We place a value of .44¢ on each IHG point. This means that the signup bonus is worth $352 on the Premier and $264 on the Traveler. With this updated information, it does move the card into consideration territory. However, I don’t consider a bonus worth $350 worthy of too much excitement. It’s just so overshadowed by the signup bonuses on cards that earn transferable points. For comparison’s sake, the 50,000 Ultimate Reward bonus on the Chase Sapphire Preferred is worth $1,095 at current valuations.

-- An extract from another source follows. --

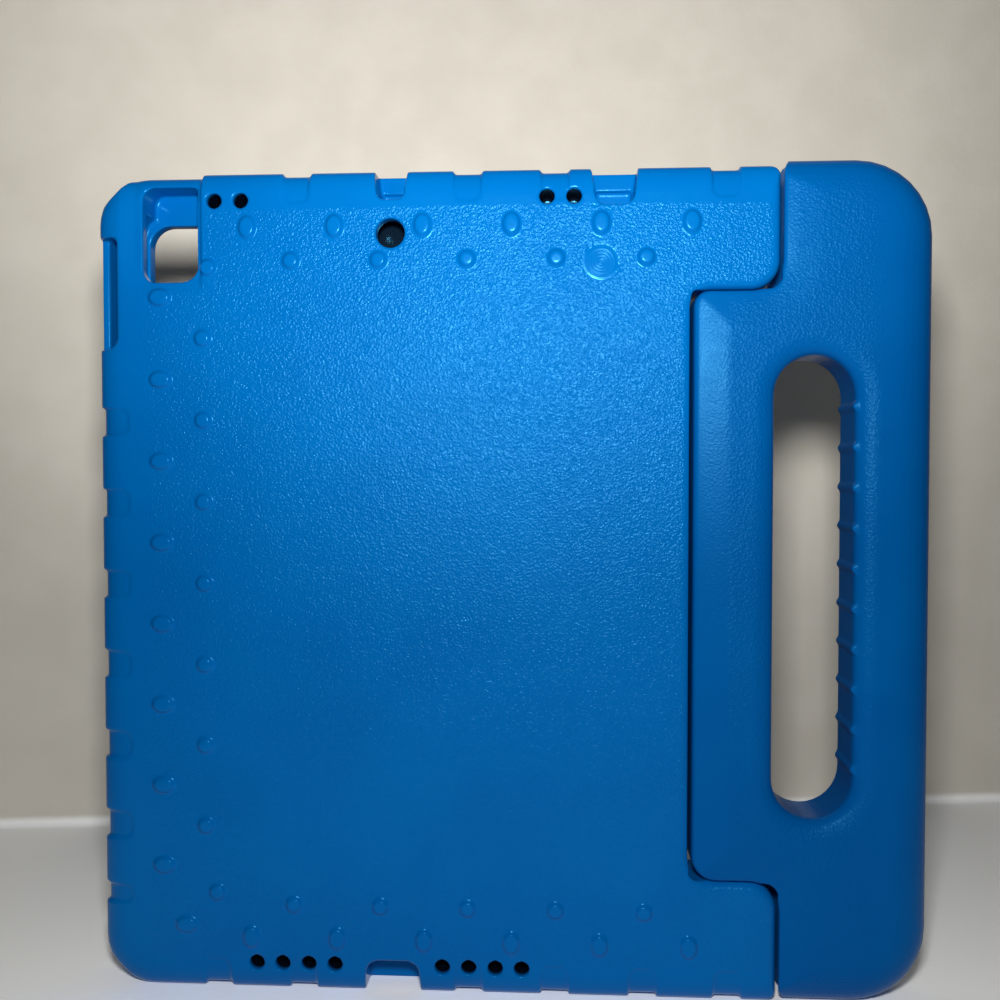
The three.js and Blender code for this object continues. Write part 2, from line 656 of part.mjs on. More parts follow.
// Foam shell that holds the tablet
function makeCaseBody() {
  const hingeSide = slab(hingeSideOutline(), 0, caseThickness, SEAM_ROLL, SEAM_ROLL);
  let body = shellRolls(0).intersect(hingeSide);
  const grip = shellRolls(NOTCH_DEPTH);
  for (const band of notchBands()) {
    body = body.subtract(band.subtract(grip));
  }
  for (const dome of bumps()) {
    body = body.add(dome);
  }
  body = body.subtract(cameraRelief().subtract(shellRolls(RELIEF_DEPTH)));
  const cuts = [...cutouts(), volumeSlot(), pocket(), screenWindow(), gateGroove(), tongueSweep()];
  for (const cut of cuts) {
    body = body.subtract(cut);
  }
  for (const side of [1, -1]) {
    body = body.subtract(bushBore(side));
  }
  return meshFrom(body, 'case_body', foamBlue);
}

// Outline of the handle with its tongue and the grip hole
function handleOutline() {
  const top = handleTop;
  const bottom = handleBottom;
  const outerRound = HANDLE_CORNER;
  const notch = SEAM_END_CORNER;
  const fill = SHOULDER_CORNER + SEAM_GAP;
  const fillX = seatWall - fill;
  const fillZ = tongueHalfLength + fill;
  const shape = new THREE.Shape();
  shape.moveTo(seatWall + notch, bottom);
  shape.absarc(handleRight - outerRound, bottom + outerRound, outerRound, -Math.PI / 2, 0, false);
  shape.absarc(handleRight - outerRound, top - outerRound, outerRound, 0, Math.PI / 2, false);
  shape.absarc(seatWall + notch, top - notch, notch, Math.PI / 2, Math.PI, false);
  shape.absarc(fillX, fillZ, fill, 0, -Math.PI / 2, true);
  const upper = TONGUE_TOP_CORNER;
  const lower = TONGUE_BOTTOM_CORNER;
  shape.absarc(tongueEnd + upper, tongueHalfLength - upper, upper, Math.PI / 2, Math.PI, false);
  shape.absarc(tongueEnd + lower, -tongueHalfLength + lower, lower, Math.PI, 1.5 * Math.PI, false);
  shape.absarc(fillX, -fillZ, fill, Math.PI / 2, 0, true);
  shape.absarc(seatWall + notch, bottom + notch, notch, Math.PI, 1.5 * Math.PI, false);
  const radius = GRIP_HOLE_WIDTH / 2;
  const middle = gripRight - radius;
  const straight = GRIP_HOLE_LENGTH / 2 - radius;
  const hole = new THREE.Path();
  hole.absarc(middle, straight, radius, 0, Math.PI, false);
  hole.absarc(middle, -straight, radius, Math.PI, 2 * Math.PI, false);
  shape.holes.push(hole);
  return shape;
}

// Ribs across the grip hole's outer wall, between the fingers
function fingerRidges() {
  const ridges = [];
  const x = gripRight + FINGER_RIDGE_RADIUS - FINGER_RIDGE_HEIGHT;
  const back = handleBack + HANDLE_ROLL / 2;
  const front = handleFront - HANDLE_ROLL / 2;
  for (let index = 0; index < FINGER_RIDGE_COUNT; index += 1) {
    const z = (index - (FINGER_RIDGE_COUNT - 1) / 2) * FINGER_RIDGE_PITCH;
    ridges.push(barAlongY(x, z, FINGER_RIDGE_RADIUS, back, front, FINGER_RIDGE_SIDES));
  }
  return ridges;
}

// Foam handle that turns on the shell
function makeHandle() {
  const outline = handleOutline();
  const outer = roundedRectangle(
    caseLeft - 2 * HANDLE_REACH,
    handleRight,
    handleBottom,
    handleTop,
    HANDLE_CORNER,
  );
  const rolls = slab(outer, handleBack, handleFront, HANDLE_OUTER_ROLL_WIDTH, HANDLE_OUTER_ROLL_DEPTH);
  let handle = slab(outline, handleBack, handleFront, HANDLE_ROLL, HANDLE_ROLL);
  for (const ridge of fingerRidges()) {
    handle = handle.add(ridge);
  }
  handle = handle.intersect(rolls);
  for (const side of [1, -1]) {
    handle = handle.subtract(shoulderSweep(side));
    handle = handle.subtract(keySocket(side));
  }
  return meshFrom(handle, 'handle_stand', handleBlue);
}

// Hinge pin: a square key fixed in the tongue and a round journal in the shoulder's bush
function makePin(side, name) {
  const half = PIN_KEY_SIZE / 2;
  const keyEnd = tongueHalfLength;
  const journalEnd = tongueHalfLength + PIN_JOURNAL_LENGTH;
  const headStart = keyEnd - PIN_HEAD_LENGTH;
  const journal = [
    [0, headStart],
    [PIN_HEAD_RADIUS, headStart],
    [PIN_HEAD_RADIUS, keyEnd],
    [PIN_RADIUS, keyEnd],
    [PIN_RADIUS, journalEnd - PIN_CHAMFER],
    [PIN_RADIUS - PIN_CHAMFER, journalEnd],
    [0, journalEnd],
  ];
  const round = turned(atEnd(journal, side), PIN_SIDES);
  const low = side > 0 ? keyEnd - PIN_KEY_LENGTH : -keyEnd;
  const high = low + PIN_KEY_LENGTH;
  const outline = roundedRectangle(hingeX - half, hingeX + half, low, high, PIN_KEY_CORNER);
  const key = slab(outline, hingeY - half, hingeY + half);
  return meshFrom(key.add(round), name, darkPlastic);
}

// Bush glued in the shoulder, in which the pin turns
function makeBush(side, name) {
  const innerRadius = PIN_RADIUS + PLASTIC_FIT;
  const outerRadius = innerRadius + BUSH_WALL;
  const start = shoulderInner + BUSH_RECESS;
  const end = tongueHalfLength + SEAM_GAP + PIN_JOURNAL_LENGTH;
  const ring = [
    [innerRadius, start],
    [outerRadius, start],
    [outerRadius, end],
    [innerRadius, end],
    [innerRadius, start],
  ];
  return meshFrom(turned(atEnd(ring, side), PIN_SIDES), name, palePlastic);
}

const tabletCase = new THREE.Group();
tabletCase.add(makeCaseBody());
tabletCase.add(makeHandle());
tabletCase.add(makePin(1, 'upper_hinge_pin'));
tabletCase.add(makePin(-1, 'lower_hinge_pin'));
tabletCase.add(makeBush(1, 'upper_hinge_bush'));
tabletCase.add(makeBush(-1, 'lower_hinge_bush'));
tabletCase.position.set(-(caseLeft + handleRight) / 2, -hingeY, caseHalfLength);

export default tabletCase;
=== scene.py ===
"""Child's tablet case in moulded foam, standing on its short edge, with its carry handle beside it.

Sizes are millimetres of the maker's drawing: X = 0 and Z = 0 at the middle of the tablet, Y = 0 on the
flat back. Finished pieces are placed in the frame, in metres.
"""
import logging
import math
from dataclasses import dataclass
from enum import Enum
from typing import Callable, Sequence

import bmesh
import bpy
from mathutils import Matrix, Vector


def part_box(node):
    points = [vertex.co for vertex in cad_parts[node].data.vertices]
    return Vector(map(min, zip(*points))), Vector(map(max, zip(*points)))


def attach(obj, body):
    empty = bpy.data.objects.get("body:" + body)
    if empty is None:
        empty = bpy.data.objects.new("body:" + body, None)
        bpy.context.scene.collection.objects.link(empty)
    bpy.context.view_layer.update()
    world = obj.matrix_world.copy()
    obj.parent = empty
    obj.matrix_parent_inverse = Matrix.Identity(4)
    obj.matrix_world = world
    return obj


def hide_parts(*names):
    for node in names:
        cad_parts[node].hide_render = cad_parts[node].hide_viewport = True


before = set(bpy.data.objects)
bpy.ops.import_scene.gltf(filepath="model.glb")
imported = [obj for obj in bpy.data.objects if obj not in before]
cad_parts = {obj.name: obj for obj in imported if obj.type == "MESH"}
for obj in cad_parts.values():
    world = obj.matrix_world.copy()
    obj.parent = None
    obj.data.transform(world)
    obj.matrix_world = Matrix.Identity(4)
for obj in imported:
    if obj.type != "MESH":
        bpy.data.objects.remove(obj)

LOG = logging.getLogger("tablet_case")
MM = 0.001
ARC_SEGMENTS = 8
ROLL_SEGMENTS = 8
FACET_EASE = 1.35
BAR_SIDES = 32
PAD_SIDES = 28
CUT_PAST = 5.0
OVERLAP = 1.0
SLIVER = 0.02
BLANK_REACH = 200.0
BLANK_EXTRA = 20.0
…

All this said, I’m amending my recommendation from hold-off to maybe. Not a big improvement, I just don’t think it’s really worth opening a new account for a relatively low-value welcome offer. As many in the game know, but what might not be common knowledge, is Chase’s 5/24 limit. This means that they will not approve a new card if you’ve previously opened 5 new accounts in the trailing 24 months. With this in mind, I might consider this card if I wasn’t planning on opening any new accounts for a while. That said, I always think it’s a decent idea to keep a little headroom within the aforementioned limit. Case in point, the relatively sudden arrival of the Chase Sapphire Reserve not to long ago. That card burst on the scene with a monster 100K Ultimate Reward signup bonus. But, being a Chase card subject to the 5/24 limit, many were left on the sidelines of that party. I’d be pretty salty if I missed that opportunity on account of a measly $350.